- Teaser poster
- Directed by: Tony H. Cadwell
- Written by: Norman Alston Tony H. Cadwell
- Produced by: Tommy Vlahopoulos
- Distributed by: Tommy V Productions
- Release date: July 7, 2021;
- Country: United States
- Language: English

= Behind the Sightings =

Behind the Sightings is a 2021 American psychological thriller horror film directed by Tony H. Cadwell and produced by Tommy Vlahopoulos and Tom Sulkowski. The film, shot in a found-footage style, draws inspiration from the 2016 clown sightings. The film was originally scheduled for a theatrical release in the United States in October 2017, but was delayed due to creative differences over the final cut. It was released on July 7, 2021, on video-on-demand (VOD) platforms.

==Plot==
A young married couple, Todd and Jessica Smith, two filmmakers from Raleigh, North Carolina, set out to produce a documentary exploring the highly publicized sightings of individuals dressed as evil clowns.

==Production==
Executive producer Tommy Vlahopoulos stated in March 2017:
Clowns have traditionally been associated with slapstick style performance, comedy or mime, but there has always been a dark side to a clown. This is not fake news. Behind the Sightings is centred around the terrifying clown sightings that shook the world last year, and an eager couple swept up in all the phenomenon.
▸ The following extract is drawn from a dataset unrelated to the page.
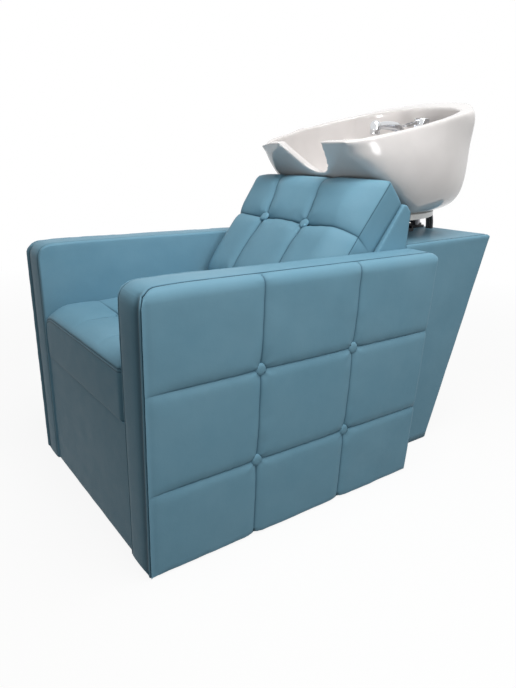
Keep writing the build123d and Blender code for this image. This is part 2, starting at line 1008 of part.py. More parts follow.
def hose_grommet():
    body = hose_slot(-run_gap)
    body = body & block(0, half_bay, cabinet_front, depth, cabinet_height - overrun, cabinet_height + overrun)
    low = cabinet_height - cabinet_wrap - cabinet_board
    ring = body & block(0, half_bay, cabinet_front, depth, low, cabinet_height)
    lip = hose_slot(grommet_lip)
    lip = lip & block(
        0,
        half_bay,
        cabinet_front,
        depth,
        cabinet_height + seat_gap,
        cabinet_height + seat_gap + grommet_lip_height,
    )
    neck = body & block(0, half_bay, cabinet_front, depth, low, cabinet_height + grommet_lip_height)
    return ring + neck + lip - hose_slot(-grommet_wall)


# Bracket under the basin

def bracket_bolt_places():
    inset = bracket_bolt_inset
    across = bracket_half_width - inset
    rows = (bracket_front + inset, bracket_waist_place - inset)
    return [(x, y) for x in (-across, across) for y in rows]


def bracket_plan(inset):
    wide = bracket_half_width - inset
    nose = bracket_nose_half_width - inset
    points = [
        (-wide, bracket_front + inset),
        (wide, bracket_front + inset),
        (wide, bracket_waist_place),
        (nose, bracket_neck_place),
        (nose, bracket_nose_place - inset),
        (-nose, bracket_nose_place - inset),
        (-nose, bracket_neck_place),
        (-wide, bracket_waist_place),
    ]
    return fillet(polygon(points).vertices(), bracket_corner_radius - inset)


def bracket_base():
    low = rest_height
    plate = extrude(Pos(0, 0, low) * bracket_plan(0), bracket_plate)
    flange = extrude(Pos(0, 0, low) * bracket_plan(0), bracket_flange_height)
    flange -= extrude(Pos(0, 0, low - overrun) * bracket_plan(bracket_plate), 4 * overrun)
    body = plate + flange
    inner = knuckle_half_width - cheek
    half = knuckle_length / 2
    upright = block(inner, knuckle_half_width, pivot_place - half, pivot_place + half, low, pivot_height)
    crown = rod_x(pivot_place, pivot_height, inner, knuckle_half_width, knuckle_radius)
    taper = block(inner, knuckle_half_width, pivot_place - half, pivot_place + half, low, low + knuckle_radius)
    upright = upright & side_prism(knuckle_face(), inner, knuckle_half_width)
    wall = taper + upright + crown
    body = body + wall + mirrored(wall)
    body -= rod_x(pivot_place, pivot_height, -half_bay, half_bay, pivot_radius + run_gap)
    body -= waste_clear()
    for x, y in bracket_bolt_places():
        body -= rod_z(x, y, low - overrun, low + overrun, bracket_bolt_radius + run_gap)
    return body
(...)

This is a very newsworthy subject, especially with all the continuous clown sightings.

==Release==
The film was initially set to be released in theatres in October 2017. According to director Cadwell, in reference to the fictional family of the victim in the movie, "one member of the family was not happy with some of the footage we were released in the final cut. According to our agreement with the family, in order for the film to be released, the family has to approve of the film".

Behind the Sightings was released on July 7, 2021, on video-on-demand (VOD) platforms.